Data entries:

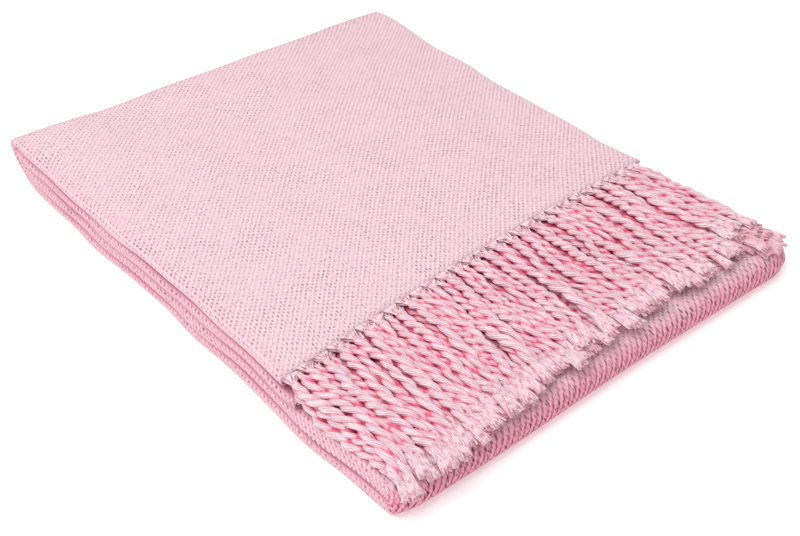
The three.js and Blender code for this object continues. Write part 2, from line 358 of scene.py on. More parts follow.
def cell_quads(index):
    """Quads between the neighbours of a grid of vertex numbers."""
    return np.stack([index[:-1, :-1], index[:-1, 1:], index[1:, 1:], index[1:, :-1]], -1).reshape(-1, 4)


def mesh_piece(name, points, quads, corner_uv, material, attributes):
    """A smooth-shaded mesh object at the origin from points in mm, quads, a UV in mm for each corner,
    and attributes, as pairs of a name and a value for each point."""
    mesh = bpy.data.meshes.new(name)
    mesh.vertices.add(len(points))
    mesh.vertices.foreach_set("co", (np.asarray(points, np.float32) * MM).ravel())
    mesh.loops.add(quads.size)
    mesh.loops.foreach_set("vertex_index", quads.astype(np.int32).ravel())
    mesh.polygons.add(len(quads))
    mesh.polygons.foreach_set("loop_start", np.arange(0, quads.size, 4, dtype=np.int32))
    mesh.polygons.foreach_set("use_smooth", np.ones(len(quads), bool))
    layer = mesh.uv_layers.new(name="place")
    layer.data.foreach_set("uv", (np.asarray(corner_uv, np.float32) * MM).ravel())
    for label, values in attributes:
        attribute = mesh.attributes.new(label, "FLOAT", "POINT")
        attribute.data.foreach_set("value", values.astype(np.float32))
    mesh.update(calc_edges=True)
    mesh.materials.append(material)
    piece = bpy.data.objects.new(name, mesh)
    bpy.context.scene.collection.objects.link(piece)
    return piece


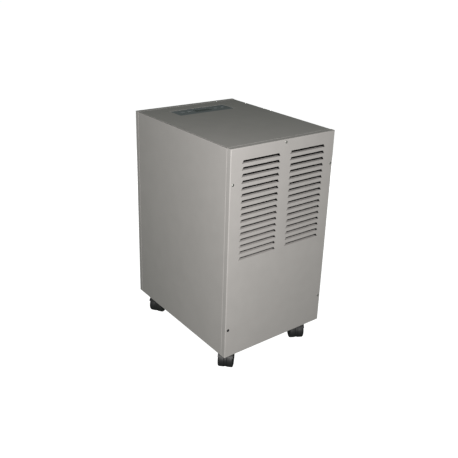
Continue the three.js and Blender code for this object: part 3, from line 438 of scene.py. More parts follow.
def finish(
    name, colour, roughness, grain, depth, metallic=0.0, change=0.05, patch=40 * MM, stretch=(1, 1, 1),
):
    """A surface with fine grain, slow changes of tone and uneven gloss, all in the piece's own space."""
    material = bpy.data.materials.new(name)
    material.use_nodes = True
    tree = material.node_tree
    surface = tree.nodes["Principled BSDF"]
    surface.inputs["Metallic"].default_value = metallic
    place = tree.nodes.new("ShaderNodeTexCoord").outputs["Object"]
    mapping = tree.nodes.new("ShaderNodeMapping")
    mapping.inputs["Scale"].default_value = stretch
    tree.links.new(place, mapping.inputs["Vector"])
    fine = noise(tree, grain, 3, mapping.outputs["Vector"])
    slow = noise(tree, patch, 2, place)
    tone = tinted(tree, spread(tree, slow, 0, 1), scaled(colour, 1 - change), scaled(colour, 1 + change))
    tree.links.new(tone, surface.inputs["Base Color"])
    gloss = spread(tree, fine, max(0.02, roughness - 0.06), min(1, roughness + 0.06))
    tree.links.new(gloss, surface.inputs["Roughness"])
    bump = tree.nodes.new("ShaderNodeBump")
    bump.inputs["Strength"].default_value = 0.35
    bump.inputs["Distance"].default_value = depth
    tree.links.new(fine, bump.inputs["Height"])
    tree.links.new(bump.outputs["Normal"], surface.inputs["Normal"])
    return material


def painted_inside_shade(material):
    """Turn the surface near black wherever it lies inside the cabinet: painted shade for the dark interior."""
    tree = material.node_tree
    surface = tree.nodes["Principled BSDF"]
    outside = surface.inputs["Base Color"].links[0].from_socket
    coordinates = next(node for node in tree.nodes if node.type == "TEX_COORD")
    parts = tree.nodes.new("ShaderNodeSeparateXYZ")
    tree.links.new(coordinates.outputs["Object"], parts.inputs["Vector"])
    half_sheet = SHEET / 2
    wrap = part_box("cabinet_wrap")[1]
    limits = (wrap.x - half_sheet, -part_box("louvred_panel")[1].y - SHEET, wrap.z - half_sheet)
    painted_shade_mask = None
    for part, limit in zip(parts.outputs, limits):
        size = tree.nodes.new("ShaderNodeMath")
        size.operation = "ABSOLUTE"
        tree.links.new(part, size.inputs[0])
        test = tree.nodes.new("ShaderNodeMath")
        test.operation = "LESS_THAN"
        test.inputs[1].default_value = limit
        tree.links.new(size.outputs["Value"], test.inputs[0])
        if painted_shade_mask is None:
            painted_shade_mask = test.outputs["Value"]
            continue
        both = tree.nodes.new("ShaderNodeMath")
        both.operation = "MULTIPLY"
        tree.links.new(painted_shade_mask, both.inputs[0])
        tree.links.new(test.outputs["Value"], both.inputs[1])
        painted_shade_mask = both.outputs["Value"]
    mix = tree.nodes.new("ShaderNodeMix")
    mix.data_type = "RGBA"
    # Near black: painted shade for the cabinet's interior, laid over the coat's own colour.
    mix.inputs["B"].default_value = (0.012, 0.012, 0.013, 1)
    tree.links.new(outside, mix.inputs["A"])
    tree.links.new(painted_shade_mask, mix.inputs["Factor"])
    tree.links.new(mix.outputs["Result"], surface.inputs["Base Color"])
    return material


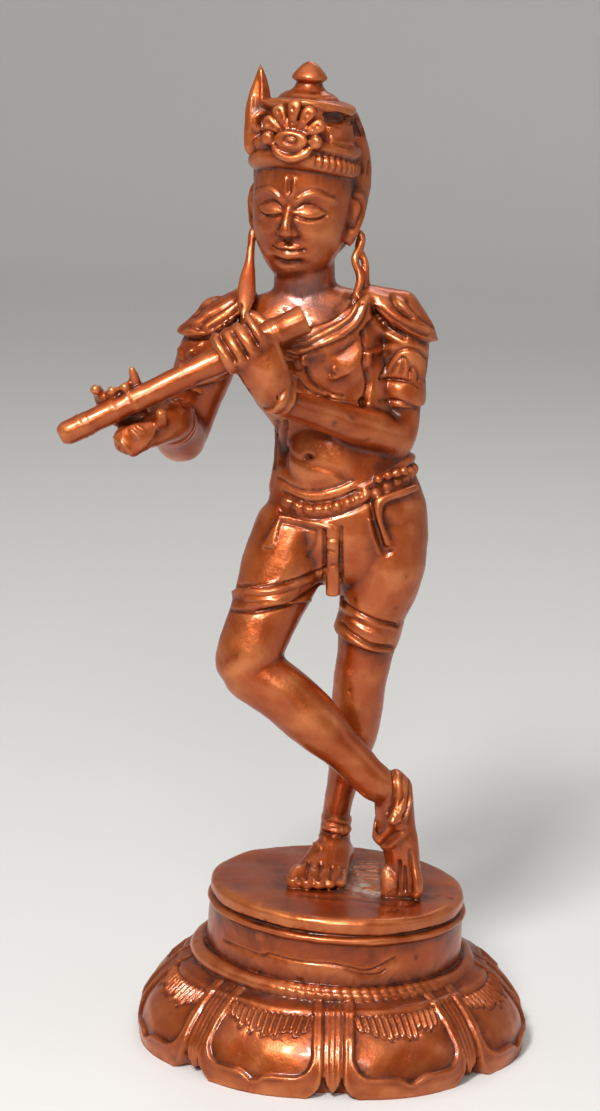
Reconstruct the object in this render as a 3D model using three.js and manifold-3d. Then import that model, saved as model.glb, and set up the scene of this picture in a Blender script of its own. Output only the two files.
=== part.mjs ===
// A small cast copper figure of a standing flute player on a round lotus plinth, one solid piece of metal.
// Sizes are in millimetres and +Z is up. The origin is the centre of the plinth's underside, and the
// figure faces -Y.
import * as THREE from 'three';
import { mergeVertices } from 'three/addons/utils/BufferGeometryUtils.js';
import Module from 'manifold-3d';

const wasm = await Module();
wasm.setup();

// The plinth, from the ground up.
const petalCount = 8;
const petalRadius = 26.3;       // the petals where they are widest, low on their sides
const coreRadius = 23.8;        // the plain core that shows between the petals' lower corners
const petalBow = 1.1;           // how far a petal falls back from its middle to its sides, low down
const panelDepth = 0.45;        // each petal's panel lies this deep inside its raised rim
const valleyDepth = 0.9;        // the valley between two petals, where a narrow leaf lies
const leafCrease = 0.6;         // the leaf's middle stands out of the valley by this much
const lotusHeight = 10.8;
const ropeRadius = 17.8;        // centre line of the rope moulding that lies on the lotus
const ropeThickness = 1.15;
const drumRadius = 16.9;
const drumHeight = 7.3;         // from the lotus to the groove below the top disc
const drumSeat = 2.0;           // how deep the drum runs down into the lotus
const grooveDepth = 0.6;
const grooveHeight = 0.45;
const discRadius = 16.8;
const discThickness = 1.95;
const discRounding = 0.9;
const drumTilt = 2.3;           // degrees: the drum leans towards +X on its lotus
const drumSides = 26;

// The figure, from the plinth's top to the crown's tip.
const figureHeight = 106.5;

const plinthTop = lotusHeight + drumHeight + grooveHeight + discThickness;

// Everything below about the figure is in hundredths of its height, from the plinth's top: x, y, z and then
// two radii, across and front to back.
const share = figureHeight / 100;

// The head leans, turns and bows as one with the crown.
const headCentre = [-6.2, -0.4, 83.0];
const headTurn = 16;            // degrees towards -X
const headBow = 4;              // degrees forward
const headLean = -3;            // degrees

function solidOf(geometry) {
  const bare = geometry.index ? geometry.clone() : geometry;
  bare.deleteAttribute('normal');
  bare.deleteAttribute('uv');
  const merged = mergeVertices(bare, 1e-4);
  return new wasm.Manifold(new wasm.Mesh({
    numProp: 3,
    vertProperties: new Float32Array(merged.attributes.position.array),
    triVerts: new Uint32Array(merged.index.array),
  }));
}

function join(solids) {
  return solids.reduce((whole, next) => whole.add(next));
}

// Places a shape made in hundredths of the figure's height on the plinth.
function onPlinth(geometry) {
  return geometry.scale(share, share, share).translate(0, 0, plinthTop);
}

function moveEach(geometry, place) {
  const spots = geometry.attributes.position;
  const spot = new THREE.Vector3();
  for (let i = 0; i < spots.count; i += 1) {
    spot.fromBufferAttribute(spots, i);
    place(spot);
    spots.setXYZ(i, spot.x, spot.y, spot.z);
  }
  return geometry;
}

// A limb: a sphere drawn out along a smooth line through its stations, oval at each of them. The first and last
// stations are its tips. across is the direction that the first radius lies nearest to. pleats folds its surface
// lengthwise, every second line of it standing in by that share of the radius. A cape is a limb that hangs: its
// sections stay upright, and below its stations only a share of their height is left.
function limb(stations, { around = 12, along = 10, across = [1, 0, 0], blunt = 0.25, pleats = 0, hem = 0 } = {}) {
  const line = new THREE.CatmullRomCurve3(
    stations.map(([x, y, z]) => new THREE.Vector3(x, y, z)), false, 'catmullrom', 0.5);
  const radii = new THREE.CatmullRomCurve3(
    stations.map(([, , , wide, deep = wide]) => new THREE.Vector3(wide, deep, 0)), false, 'catmullrom', 0.5);
  const shape = new THREE.SphereGeometry(1, around, along);
  return moveEach(shape, (spot) => {
    const distance = (1 - spot.y) / 2;
    const ring = Math.hypot(spot.x, spot.z);
    const end = Math.max(0, (Math.abs(spot.y) - (1 - blunt)) / blunt);
    const column = Math.round((Math.atan2(spot.z, spot.x) * around) / (2 * Math.PI));
    const fold = Math.abs(column) % 2 === 1 ? 1 - pleats : 1;
    const fullness = ring < 1e-6 ? 0 : (fold * Math.sqrt(Math.max(0, 1 - end * end))) / ring;
    const centre = line.getPoint(distance);
    const tangent = line.getTangent(distance);
    const wide = new THREE.Vector3(...across);
    if (!hem) wide.projectOnPlane(tangent).normalize();
    const deep = tangent.clone().cross(wide).normalize();
    const radius = radii.getPoint(distance);
    const x = spot.x * fullness * radius.x * (hem && spot.x < 0 ? hem : 1);
    const z = spot.z * fullness * radius.y;
    spot.copy(centre).addScaledVector(wide, x).addScaledVector(deep, z);
  });
}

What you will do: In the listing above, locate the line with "Reconstruct the object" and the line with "const drumSides = 26;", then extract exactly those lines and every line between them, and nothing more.

Response to this exercise:
Reconstruct the object in this render as a 3D model using three.js and manifold-3d. Then import that model, saved as model.glb, and set up the scene of this picture in a Blender script of its own. Output only the two files.
=== part.mjs ===
// A small cast copper figure of a standing flute player on a round lotus plinth, one solid piece of metal.
// Sizes are in millimetres and +Z is up. The origin is the centre of the plinth's underside, and the
// figure faces -Y.
import * as THREE from 'three';
import { mergeVertices } from 'three/addons/utils/BufferGeometryUtils.js';
import Module from 'manifold-3d';

const wasm = await Module();
wasm.setup();

// The plinth, from the ground up.
const petalCount = 8;
const petalRadius = 26.3;       // the petals where they are widest, low on their sides
const coreRadius = 23.8;        // the plain core that shows between the petals' lower corners
const petalBow = 1.1;           // how far a petal falls back from its middle to its sides, low down
const panelDepth = 0.45;        // each petal's panel lies this deep inside its raised rim
const valleyDepth = 0.9;        // the valley between two petals, where a narrow leaf lies
const leafCrease = 0.6;         // the leaf's middle stands out of the valley by this much
const lotusHeight = 10.8;
const ropeRadius = 17.8;        // centre line of the rope moulding that lies on the lotus
const ropeThickness = 1.15;
const drumRadius = 16.9;
const drumHeight = 7.3;         // from the lotus to the groove below the top disc
const drumSeat = 2.0;           // how deep the drum runs down into the lotus
const grooveDepth = 0.6;
const grooveHeight = 0.45;
const discRadius = 16.8;
const discThickness = 1.95;
const discRounding = 0.9;
const drumTilt = 2.3;           // degrees: the drum leans towards +X on its lotus
const drumSides = 26;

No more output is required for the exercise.